Brudziński i Zalewski oceniani przez opozycję
Platforma Obywatelska zapowiada, że zagłosuje przeciwko jakiemukolwiek kandydatowi na marszałka Sejmu. PSL nie wyklucza poparcia Pawła Zalewskiego, a SLD nie podjął jeszcze decyzji, ale uważa, że każdy będzie lepszy niż Marek Jurek.
Paweł Zalewski i Joachim Brudziński (obaj z PiS) to wstępni kandydaci na marszałka Sejmu, przedstawieni Samoobronie przez premiera Jarosława Kaczyńskiego - poinformował wicepremier, szef Samoobrony Andrzej Lepper.
Zalewski jest szefem sejmowej komisji spraw zagranicznych, a Brudziński - sekretarzem generalnym Prawa i Sprawiedliwości.
Głosujemy przeciwko. Wybór marszałka to domena koalicji, która musi pokazać, że ma większość w Sejmie. Jeżeli nie da się wyłonić marszałka, tzn., że nie ma koalicji. Będziemy chcieli to sprawdzić - to najprostszy test - powiedział sekretarz generalny Platformy Grzegorz Schetyna.
Zdaniem wiceszefa PSL Jana Burego, Zalewski byłby lepszym marszałkiem Sejmu niż Brudziński. Jeśli byśmy mieli wybierać z tych dwóch kandydatów, to wolimy Zalewskiego, osobę która funkcjonuje w polityce dość długo i jest dość rozpoznawana w Europie. Nie jest to taki typowy funkcjonariusz polityczny, jakim jest w tej chwili Brudziński - ocenił.
Bury nie wyklucza, iż PSL poprze kandydaturę Zalewskiego.

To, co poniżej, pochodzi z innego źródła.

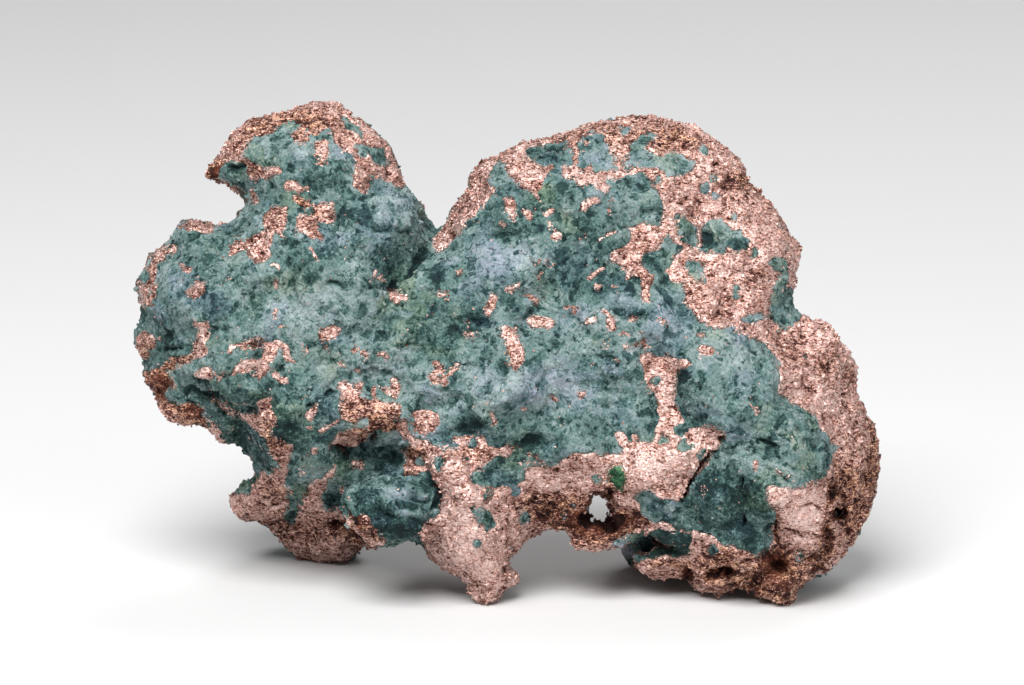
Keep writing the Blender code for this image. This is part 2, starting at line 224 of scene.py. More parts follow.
# Where copper shows on the broad face, as outlines in the leaning face's mm.
copperPatches = {
    "head crest": [
        (-17, 22.5), (-16, 22.2), (-15, 21.8), (-14.75, 22.1), (-15.25, 22.65), (-15.8, 22.95),
        (-15.5, 23.1), (-15.1, 23.8), (-14.5, 24.1), (-14.05, 24.95), (-13.2, 25.1), (-12.5, 25.5),
        (-12.2, 25.8), (-11.55, 26), (-11.3, 25.5), (-11.6, 25.1), (-11.5, 24.75), (-11, 24.9),
        (-10.7, 25.3), (-10.3, 25.2), (-9.65, 25.5), (-9.3, 25.05), (-9.1, 24.8), (-9.05, 24.3),
        (-8.4, 24.15), (-8.25, 23.6), (-8.2, 23), (-8.4, 22.4), (-7.9, 22), (-7.6, 22),
        (-7.3, 22.5), (-7.5, 23.1), (-6.9, 23.05), (-6.3, 22.7), (-5.7, 22.3), (-5.2, 22.3),
        (-5.2, 23.6), (-6, 24.2), (-6.2, 25.2), (-7.4, 26.4), (-9.5, 27.6), (-11.5, 27.4),
        (-14.2, 26.4), (-16, 24.6), (-17, 23.2),
    ],
    "head patch": [
        (-10.45, 24.9), (-10, 25.15), (-9.65, 25), (-9.65, 24.2), (-9.9, 23.8), (-10.3, 23.75),
        (-10.25, 24.1), (-10.5, 24.4),
    ],
    "neck patch": [
        (-12.7, 21.25), (-12, 21.45), (-11.9, 20.7), (-12.2, 20.05), (-12.1, 19.6), (-12.5, 20),
        (-12.65, 19.3), (-13.1, 18.3), (-13.75, 18.4), (-14.2, 19.1), (-15.05, 18.9),
        (-15.15, 19.2), (-14.6, 19.4), (-13.85, 19.7), (-13.2, 20.15), (-13.2, 20.9),
    ],
    "neck patch right": [
        (-11.4, 20.7), (-10.6, 20.9), (-10.3, 21.45), (-9.4, 21.55), (-9.4, 20.5), (-9.65, 20.3),
        (-10.3, 20.5), (-10.1, 19.5), (-10.6, 19.6), (-11.3, 19.95),
    ],
    "lower left rim": [
        (-20.2, 12.4), (-19.4, 12.55), (-18.6, 12.4), (-18.15, 12.1), (-18.05, 11.6),
        (-18.45, 11.15), (-18.3, 10.85), (-17.6, 10.65), (-16.9, 10.65), (-16.45, 10.35),
        (-16.4, 9.9), (-16.2, 9.2), (-17.6, 9.2), (-18.9, 9.9), (-19.6, 10.8),
    ],
    "left ridge": [
        (-13.45, 10.9), (-12.85, 11), (-12.75, 10.4), (-12.45, 10.05), (-12.6, 9.6), (-12.8, 9.15),
        (-12.1, 8.55), (-11.65, 8.4), (-11.75, 7.9), (-12, 7.3), (-12.15, 7), (-12.35, 7.4),
        (-12.75, 8.1), (-13.1, 8.8), (-13.6, 9.4), (-14.25, 9.9), (-13.5, 10.25),
    ],
    "left foot": [
        (-15.8, 5.6), (-15, 6), (-14.2, 5.95), (-13.7, 6), (-13.3, 6.5), (-12.7, 6.85),
        (-12.2, 7.1), (-12, 6.8), (-12.1, 6.3), (-11.8, 6.05), (-11.7, 5.6), (-12, 5.1),
        (-12.05, 4.5), (-11.8, 4.05), (-11.5, 4.4), (-11.25, 5), (-11.1, 5.5), (-10.65, 6.3),
        (-10, 6.55), (-9.6, 7.2), (-9.35, 7.35), (-9.3, 6.9), (-9.7, 6.2), (-10.1, 5.6),
        (-9.85, 5.1), (-9.2, 5), (-8.6, 4.95), (-8.3, 4.6), (-7.7, 4.6), (-7.2, 4), (-6.9, 3.5),
        (-6.5, 3.1), (-6.6, 2.4), (-8, 2.4), (-9.5, 1.2), (-12, 2.4), (-15, 4),
    ],
    "centre bench": [
        (-9, 10.4), (-8.85, 11.2), (-9.15, 11.75), (-8.8, 11.95), (-8.3, 11.4), (-7.9, 11.05),
        (-7.4, 10.9), (-7.2, 11.2), (-7, 10.85), (-6.5, 10.75), (-5.65, 10.7), (-5.65, 10.2),
        (-6, 9.95), (-5.4, 9.75), (-5, 9), (-4.3, 8.6), (-3.5, 8.1), (-3.4, 7.2), (-4.2, 7.9),
        (-5.3, 8.5), (-6, 9.2), (-6.85, 9.3), (-7.9, 8.7), (-8.65, 8.25), (-9.3, 8.3),
        (-9.35, 8.85), (-8.8, 9.05), (-8, 9.6), (-8.55, 9.8), (-9, 10),
    ],
    "bench end": [
        (-5.15, 10.3), (-4.6, 10.4), (-3.9, 10.3), (-3.8, 9.8), (-3.95, 9.2), (-4.4, 9),
        (-5.1, 9.3), (-5.2, 9.9),
    ],
    "above the tooth": [
        (-2.95, 8.8), (-2.2, 9), (-1.1, 8.9), (-1.2, 8.4), (-0.4, 8.4), (0.1, 8.5), (0.6, 8.4),
        (0.3, 8), (-0.5, 7.7), (-1.5, 7.4), (-2.6, 7.6), (-3.2, 8), (-2.4, 8.2),
    ],
    "tooth and belly": [
        (-5.6, 8.3), (-5.55, 7.3), (-5.6, 6.8), (-4.9, 6.95), (-4.2, 6.9), (-3.9, 6.5), (-3.6, 5.5),
        (-3.75, 4.7), (-4.1, 4.3), (-4.6, 3.9), (-4.7, 3), (-4.2, 1.8), (-3.2, 0.7), (-1.9, -0.9),
        (-0.6, -0.9), (0, 0.3), (1, 0.9), (0.9, 2.4), (2.3, 3.4), (3.4, 2.6), (4.2, 2), (5.4, 2.6),
        (6.6, 3.6), (9.2, 3.9), (7.9, 4.1), (7.85, 4.45), (7.15, 4.95), (6.75, 5.55), (7.05, 5.95),
        (7.7, 6.1), (8.2, 5.7), (8.6, 5.65), (9.1, 5.35), (9.4, 5.45), (9.65, 6.05), (10.05, 6.7),
        (10.7, 7.55), (11.15, 8.2), (11.5, 8.75), (11.9, 9.15), (11.4, 9.4), (10.3, 9.5),
        (9.65, 9.55), (9.4, 9.9), (8.95, 10.8), (9.05, 11.55), (8.95, 12.1), (9.2, 12.5),
        (9.75, 12.85), (9.6, 13.1), (8.7, 13.3), (8, 13.2), (7.5, 13.5), (7.15, 13.3), (7.3, 12.5),
        (7.35, 11.9), (7.7, 11.6), (8.1, 11), (8, 10.4), (8.25, 9.9), (8.1, 9.05), (7.9, 8.6),
        (7.05, 8.75), (6.6, 8.5), (6.4, 8.1), (5.9, 7.9), (5.2, 7.95), (4.6, 8.1), (4, 8.25),
        (3.5, 8.05), (2.9, 7.7), (2.6, 7.35), (1.75, 7.45), (1, 7.4), (0.4, 7.6), (-0.5, 7.8),
        (-1.4, 7.6), (-2.3, 7.8), (-3.2, 8.1), (-4.2, 8.2), (-5, 8.6),
    ],
    "right rim": [
        (14.1, 6.15), (14.8, 6.05), (15.6, 6.2), (16.55, 6.55), (17.2, 6.9), (17.35, 7.4),
        (17.6, 7.8), (17.75, 8.3), (17.3, 8.95), (16.85, 9.5), (16.55, 10.05), (16, 10.45),
        (15.25, 10.8), (14.75, 11.4), (14.7, 12.2), (14.7, 12.85), (14.4, 13.3), (14.05, 13.8),
        (13.65, 14.1), (13.1, 14.2), (12.6, 14.45), (12.1, 14.8), (12.5, 15.6), (14.2, 15.4),
        (14.6, 14.9), (15.5, 14.9), (15.7, 16.2), (16.8, 15.9), (18.8, 14.6), (19.6, 13), (20.8, 9),
        (20.9, 6.5), (19.8, 3.5), (17.5, 0.9), (15.5, -0.9), (14.2, -0.9), (13, 0.2), (10, -0.2),
        (9.6, 1), (9.6, 2.2), (10, 3.2), (10, 3.9), (11.2, 3.3), (11.8, 3), (12.65, 2.85),
        (13.1, 2.5), (13.4, 2.3), (13.6, 2.6), (14.05, 2.6), (14.35, 3), (14.4, 4), (14.45, 5.05),
        (14.2, 5.7),
    ],
    "fringe": [(6.8, 2.1), (7.6, 2.3), (9, 2.45), (9.8, 2.6), (9.8, 0.9), (8, 0.9), (6.8, 1.1)],
    "right lobe": [
        (5.4, 27), (5.3, 25), (5.6, 24.2), (6.05, 23.9), (6, 23.2), (6.3, 20.3), (6.8, 20.1),
        (6.7, 19.2), (6.2, 19.2), (5.7, 18.9), (5.6, 18.4), (6.2, 18.2), (6.3, 17.5), (7.2, 17.4),
        (7.2, 16.9), (7.35, 16.2), (7.7, 16.1), (7.75, 16.7), (8.1, 17.6), (8.6, 17.7), (9.5, 17.1),
        (9.55, 16.3), (10.05, 15.65), (10.4, 15.2), (11.05, 14.95), (11.6, 14.9), (12.1, 14.8),
        (12.6, 14.45), (13.6, 14.1), (14.1, 13.8), (15.2, 14.3), (15.6, 15.2), (16.3, 17),
        (16.6, 19.2), (15.4, 21.2), (13.9, 23), (12, 25.4), (10, 26.6), (7.5, 27),
    ],
    "lobe corner": [
        (-0.9, 23.9), (0.1, 24.4), (0.95, 24.8), (1, 24.05), (1.9, 23.5), (2.45, 23.65), (2.1, 23),
        (2.15, 22.65), (1.4, 21.95), (0.85, 22.3), (0.15, 22.75), (0, 23.3), (-0.3, 23.6),
    ],
    "lobe left rim": [
        (-2.6, 23.2), (-1.5, 23.9), (-0.95, 23.5), (-0.95, 22.45), (-0.5, 22.4), (-0.95, 21.8),
        (-1.6, 21.1), (-2.4, 20.55), (-2.8, 19.8), (-3.6, 19.2), (-3.95, 18.9), (-4, 19.6),
        (-3.6, 20.2), (-3.5, 21), (-2.7, 22), (-2.4, 22.7),
    ],
    "centre streak": [
        (-0.5, 14.9), (0, 14.85), (0.45, 14.8), (0.55, 14.25), (0.9, 13.6), (0.8, 12.85),
        (0.35, 12.55), (0, 12.95), (0.15, 13.7), (-0.1, 14.2),
    ],
}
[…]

Jest taka możliwość, marszałek jest przecież reprezentantem całego Sejmu, a my nie kwestionujemy prawa PiS do posiadania marszałka - zaznaczył. Jego zdaniem, Brudziński - jako marszałek - może zrobić z Sejmu maszynkę do głosowania dla PiS.

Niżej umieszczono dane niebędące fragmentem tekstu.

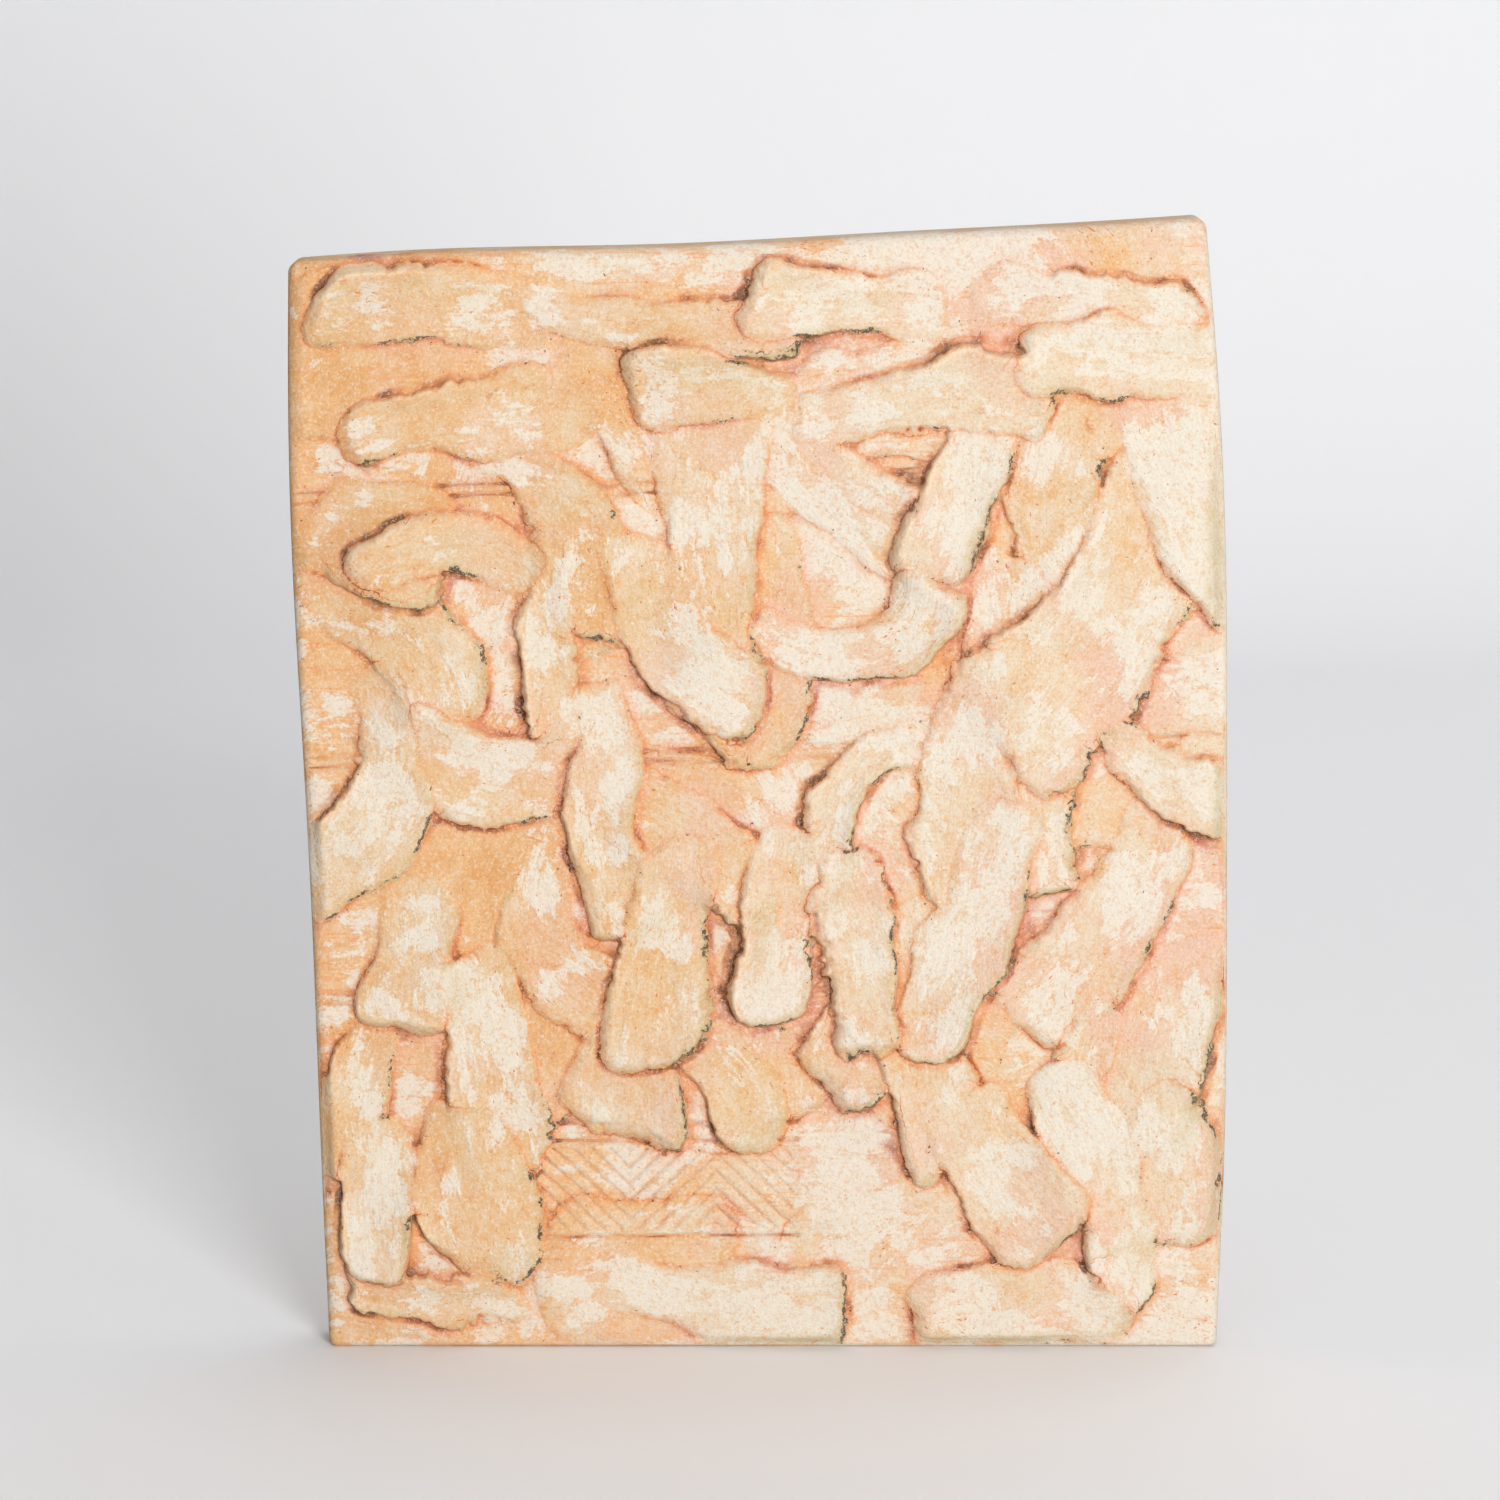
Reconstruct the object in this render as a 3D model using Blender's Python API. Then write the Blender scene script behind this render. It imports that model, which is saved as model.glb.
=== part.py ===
"""A fired clay relief tablet.

An upright slab of clay stands on its narrow underside and faces -Y. Its front is covered with dabs
of soft clay that were pressed on and smeared, so slab and dabs are one fired piece. Sizes are in
millimetres, and the mesh is built in metres.
"""

import math
import random
from collections import namedtuple

import bmesh
import bpy
import numpy as np

METRES = 0.001

# Slab
FOOT_WIDTH = 209.0
TOP_WIDTH = 207.3
LEAN = -6.2  # how far the middle of the top lies to one side of the middle of the foot
HEIGHT = 260.0  # at the middle of the top edge
TOP_RISE = 10.0  # how much higher the top's right end is than its left end
THICKNESS = 15.0
EDGE_ROUND = 2.6
FOOT_ROUND = 2.0
FOOT_FADE = 15.0  # how far up the sides the small rounding of the foot grows into that of the edges
LEFT_BOWS = (-1.1, 0.7, -0.4)  # waves of one, two and three half periods along the edge
RIGHT_BOWS = (4.3, -0.4, 0.5)
TOP_BOWS = (-0.6, 0.35, 0.3, 0.25)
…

Szef klubu SLD Jerzy Szmajdziński powiedział PAP, że oficjalne stanowisko Sojuszu znane będzie po spotkaniu klubu. Pytany, który z wymienianych polityków jego zdaniem ma lepsze kwalifikacje by pełnić funkcję marszałka, powiedział: Zalewski jest kulturalniejszy. Ale po Jurku to każdy będzie dobry.